My favorite novel is Mary Shelley's Frankenstein, which is often read as a cautionary tale about science and technology gone awry. But Bruno Latour argues that Frankenstein's crime was not to create the monster; it was that he failed to love it. Indeed, that's what made the creature monstrous — the rejection by his "father." Latour argues that this should be the lesson from the novel: not to stop pursuing technological innovations or scientific experimentation, but to "love our monsters."
Much of education technology seems to lack this ethics of care, particularly that which is designed as "labor-saving." What are we mechanizing and automating, and why? What happens to the human connections — arguably the most important element of teaching and learning?
EDTECH: The introduction to your book emphasizes the importance of knowing the history of educational technology to prevent us from effectively wearing horse blinders. Is there a particular anecdote from the past that you think people today could learn from?
Thomas Edison said in 1922 that "I believe that the motion picture is destined to revolutionize our educational system and that in a few years it will supplant largely, if not entirely, the use of textbooks. I should say that on the average we get about two percent efficiency out of schoolbooks as they are written today. The education of the future, as I see it, will be conducted through the medium of the motion picture … where it should be possible to obtain one hundred percent efficiency."
This (failed) prediction is pretty instructive, and it highlights how we have tried to introduce new technologies into the classroom for almost a century now. In doing so, we make these grandiose promises (often with regards to "efficiency") about what new technologies will do. And yet the motion picture didn't "revolutionize" education. Neither did radio, television, or computer-assisted instruction.
Lost in the amnesia and the hyperbole: any lessons learned from the past. Why is education resistant to change? Why are educators resistant to change? What changes are we demanding, and why?
EDTECH: You mention Kevin Kelly's book What Technology Wants, in which he describes technology having its own wants and hungers, and its intent on perpetuating itself. In your book, you call this monstrous. Do you see examples of this happening in educational technology today? Or were you referring to the big picture of humanity's dependence on technology?
I don't think that technology has "wants" as Kevin Kelly does. I think technology reflects the "wants" of its engineers, its investors, its marketers and sometimes its users. These "wants" aren't neutral, and they aren't some natural inclination that emanates from the technology itself.
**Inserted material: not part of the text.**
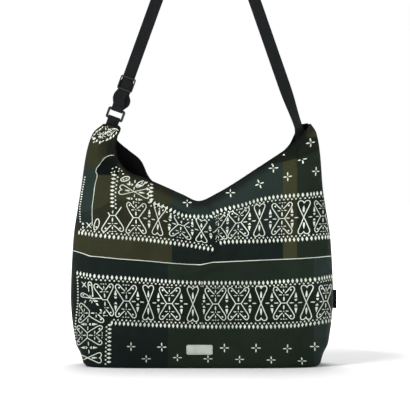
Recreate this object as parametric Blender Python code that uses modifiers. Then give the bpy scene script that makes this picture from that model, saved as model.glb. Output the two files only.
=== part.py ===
"""Open-topped shoulder bag of printed cloth with an adjustable webbing strap.

Metres, +Z up, the front faces -Y. The bag stands on its flat base at z = 0.
Each cloth is a thin shell that runs from the seam under the base, round the
lower edge and up to the V-shaped mouth, with a tall horn at either end. The
left horn holds a webbing tab with a rectangular loop. The strap is threaded
through that loop and a three-bar slider, passes over the top and is sewn
inside the right horn.
"""

import math

import bmesh
import bpy
import numpy as np
from mathutils import Matrix, Vector

# Body of the bag
BELLY_WIDTH = 0.446
BELLY_HEIGHT = 0.115
BASE_WIDTH = 0.404
BASE_DEPTH = 0.122
BELLY_DEPTH = 0.136
SHOULDER_HEIGHT = 0.300
SHOULDER_WIDTH = 0.411
HORN_HEIGHT = 0.410
LOWER_EDGE_RADIUS = 0.010

# Horns: how far each stands from the middle plane, and its depth at the tip
LEFT_HORN_REACH = 0.1675
LEFT_HORN_WIDTH = 0.027
LEFT_HORN_DEPTH = 0.019
RIGHT_HORN_REACH = 0.185
RIGHT_HORN_WIDTH = 0.018
RIGHT_HORN_DEPTH = 0.054

# Mouth
MOUTH_LOW_HEIGHT = 0.282
MOUTH_LOW_X = -0.005
MOUTH_DEPTH = 0.086
BACK_MOUTH_DROP = 0.003

# Cloth
OUTER_THICKNESS = 0.0012
LINING_THICKNESS = 0.0008
EDGING_DIAMETER = 0.0030
CLEARANCE = 0.0003

# Webbing and its route
STRAP_WIDTH = 0.0205
STRAP_THICKNESS = 0.0011
LEFT_LEAN = math.radians(20.0)
RIGHT_LEAN = math.radians(19.3)
APEX_RADIUS = 0.030
TAB_REACH = 0.0215
TAB_DEPTH_IN_HORN = 0.013
TAB_FLARE = 0.006
FRONT_RUN_START = 0.0075
QUARTER_TURN_LENGTH = 0.070
RIGHT_TURN = math.radians(-50.0)
RIGHT_TURN_LENGTH = 0.090
RIGHT_ENTRY_X = 0.163
RIGHT_ENTRY_Y = 0.0045
SEWN_DEPTH_IN_HORN = 0.022
STRAP_END_LENGTH = 0.026
STRAP_END_SHARE = 0.965

# Rectangular loop
LOOP_BAR = 0.0040
LOOP_ARM = 0.0042
LOOP_WINDOW_HEIGHT = 0.0120
SIDE_PLAY = 0.0008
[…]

Rather, technologies reflect society — a stratified society, one with increasing socioeconomic inequality.
To suggest that technological change is what technology wants obscures the powerful influence of politics and money here. And it suggests too that people — regular folks, if you will — can do nothing but sit back and let the future happen to them. I want people to know they have agency (this is what I want for learners as well).
EDTECH: We're closing out the year. What trends in educational technology do you hope will take off in 2015?
I'm hopeful that we'll see more development of the "Indie Web." The Indie Web Movement is a response to some of corporatization of the Web, which was once hailed as being this open and participatory platform.
The Open Web has increasingly become the Corporate Web, with powerful monopolies controlling key features like "search" and "social," not to mention the underlying infrastructure that's always been theirs — telecommunications, the "series of tubes" themselves. We have poured our lives into Internet technologies — our status updates, our photos, our messages, our locations, our fitness regimes. We have poured our lives into data silos, where our personal information is now mined, the value extracted from it by companies for companies.
Education technologies are often silos as well — the learning management system is a great example of this.
The Indie Web promotes the idea of people owning their own domain online. It encourages people to become creators, not simply consumers, of Web technologies and in the process to think more carefully about what happens to their digital creations and to their digital public spaces — what happens to our content, what happens to our data.
This could have huge implications for education, I think, and I hope that more educators will consider what happens to their students' digital "work.” This isn’t simply about privacy. It’s about students' identity development and their free creative expression.